El Evangelista (The Evangelist). A Jew strains to look over the Evangelist’s shoulder to see what he is writing on a tablet. At a given moment, he leaps up. The Evangelist is startled and the two of them jump up and down doing what is known as el baile (“the dance”). This movement is also called asustar (“frightening”) and is performed in all the processions in which the Jews take part.

La venta de Jesús (The betrayal of Jesus). Two Jews approach Judas Iscariot to persuade him to betray Christ. After refusing twice, Judas agrees and runs towards the crowd with coins in his hand.

Prendimiento (The seizing of Christ). Judas stands in front of the mob with a lamp in his hand accompanied by two Jews, or by a soldier. Three times he pretends to search for Jesus, looking from the image of Jesus to the mob and back again. On the last occasion he nervously indicates that he has found Him. At that point, the mob surges forward and seizes Jesus amid a cacophony of drumming.

Sorteo de la túnica. (The drawing of lots for the robe) On the evening of Good Friday, several soldiers cast dice to decide who will keep Christ’s robe.

Abrazo de los Apóstoles. (The Apostles’ embrace). The person representing St. Peter embraces the image of Christ.

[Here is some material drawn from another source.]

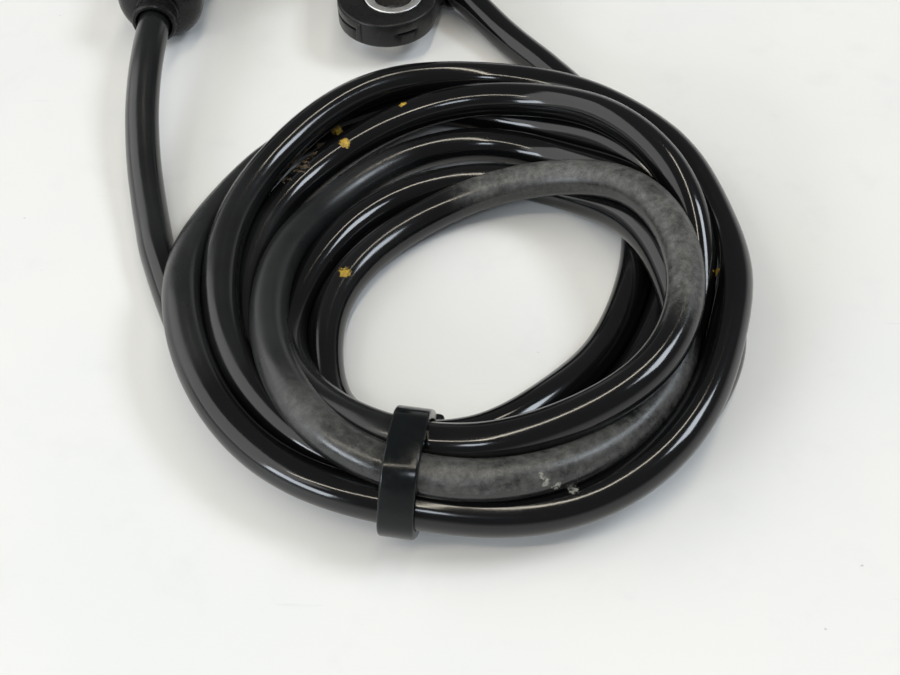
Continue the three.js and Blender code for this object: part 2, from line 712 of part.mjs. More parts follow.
addPiece('head_housing', headHousing(), finish.blackNylon);
addPiece('mount_bushing', mountBushing(), finish.steel);
addPiece('head_o_ring', headORing(), finish.rubber);
addPiece('tip_cap', tipCap(), finish.blackNylon);
addPiece('element_carrier', elementCarrier(), finish.palePlastic);
addPiece('hall_chip', hallChip(), finish.epoxy);
addPiece('bias_magnet', biasMagnet(), finish.magnet);
addPiece('head_strain_relief', headStrainRelief(), finish.rubber);
for (const [letter, side] of [['a', 1], ['b', -1]]) {
  const core = side > 0 ? finish.whiteCore : finish.brownCore;
  addPiece(`lead_frame_${letter}`, leadFrame(side), finish.tin);
  addPiece(`head_crimp_${letter}`, headCrimp(side), finish.tin);
  addPiece(`head_core_${letter}`, headCore(side), core);
  addPiece(`wire_seal_${letter}`, wireSeal(side), finish.greenRubber);
  addPiece(`pin_${letter}`, connectorPin(side), finish.tin);
  addPiece(`connector_core_${letter}`, connectorCore(side), core);
}
addPiece('cable_to_sensor', cableTail(headRoute, cableRadius), finish.jacket);
addPiece('cable_coil', cableCoil(), finish.jacket);
addPiece('cable_to_connector', cableTail(connectorRoute, cableRadius), finish.jacket);
addPiece('cable_tie', cableTie(), finish.blackNylon);
addPiece('connector_boot', connectorBoot(), finish.rubber);
addPiece('connector_housing', connectorHousing(), finish.blackNylon);
addPiece('rear_retainer', rearRetainer(), finish.blackNylon);
addPiece('terminal_lock', terminalLock(), finish.palePlastic);
addPiece('interface_seal', interfaceSeal(), finish.greenRubber);

export default sensor;
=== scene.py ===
"""Used wheel speed sensor: moulded head, hand-wound cable held by a tie, connector with a boot."""
import json
import math

import bmesh
import bpy
import numpy as np
from mathutils import Matrix, Vector
from mathutils.bvhtree import BVHTree


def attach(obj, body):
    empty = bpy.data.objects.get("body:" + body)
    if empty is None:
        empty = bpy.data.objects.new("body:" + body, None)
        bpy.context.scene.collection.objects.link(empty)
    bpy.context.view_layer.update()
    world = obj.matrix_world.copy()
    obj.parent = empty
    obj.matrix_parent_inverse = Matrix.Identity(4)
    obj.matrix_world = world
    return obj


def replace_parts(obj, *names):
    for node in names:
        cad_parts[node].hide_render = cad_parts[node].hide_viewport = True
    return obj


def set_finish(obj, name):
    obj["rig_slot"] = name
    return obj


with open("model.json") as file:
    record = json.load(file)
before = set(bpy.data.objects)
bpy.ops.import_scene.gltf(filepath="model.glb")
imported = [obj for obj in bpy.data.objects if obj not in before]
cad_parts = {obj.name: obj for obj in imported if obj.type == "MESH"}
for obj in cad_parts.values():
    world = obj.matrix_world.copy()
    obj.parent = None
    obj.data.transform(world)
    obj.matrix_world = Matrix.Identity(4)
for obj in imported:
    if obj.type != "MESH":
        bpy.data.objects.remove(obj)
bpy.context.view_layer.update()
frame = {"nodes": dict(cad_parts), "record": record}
NODES = frame["nodes"]
BODY = "root"
MM = 0.001

# Camera, as in the photograph
PICTURE_WIDTH = 900
PICTURE_HEIGHT = 675
FOCAL_PIXELS = 1170
SENSOR_WIDTH = 36
VIEW_TILT = math.radians(52)        # below the horizontal
VIEW_POINT = (10.2, -92.8, 0)
VIEW_DISTANCE = 173.6
NEAREST_VIEW = 0.005                # metres
FARTHEST_VIEW = 10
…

The other Apostles are standing in line and the embrace is passed on from one to another until it comes to Judas, who pulls away and runs off nervously to seek refuge among the mob of Jews.

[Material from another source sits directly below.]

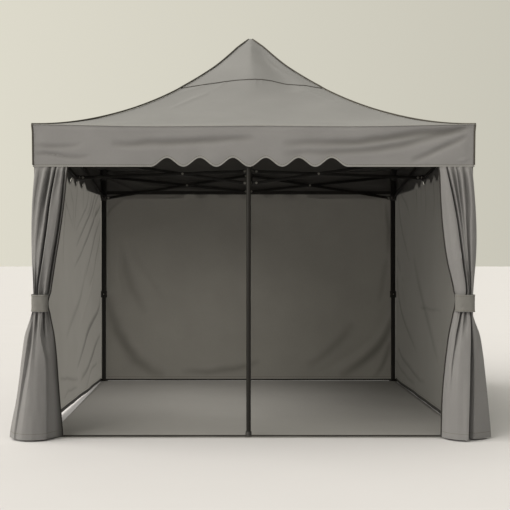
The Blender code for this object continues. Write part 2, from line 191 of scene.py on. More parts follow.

Other scenes performed include Christ appearing to Mary Magdalene, the Sermón del Paseo (Reading of the Death Sentence), the Washing of the Apostles’ Feet and the Three Falls.

Echar Cajas (Drumming)

In the early hours of the morning on Holy Wednesday Jew figures start roaming the streets of the town either individually or in groups, incessantly beating their drums. This goes on all day.


A religious service held during Lent in which mobs of Jews, brotherhoods or religious associations parade through the streets to the church in full uniform. The Jews beat their drums.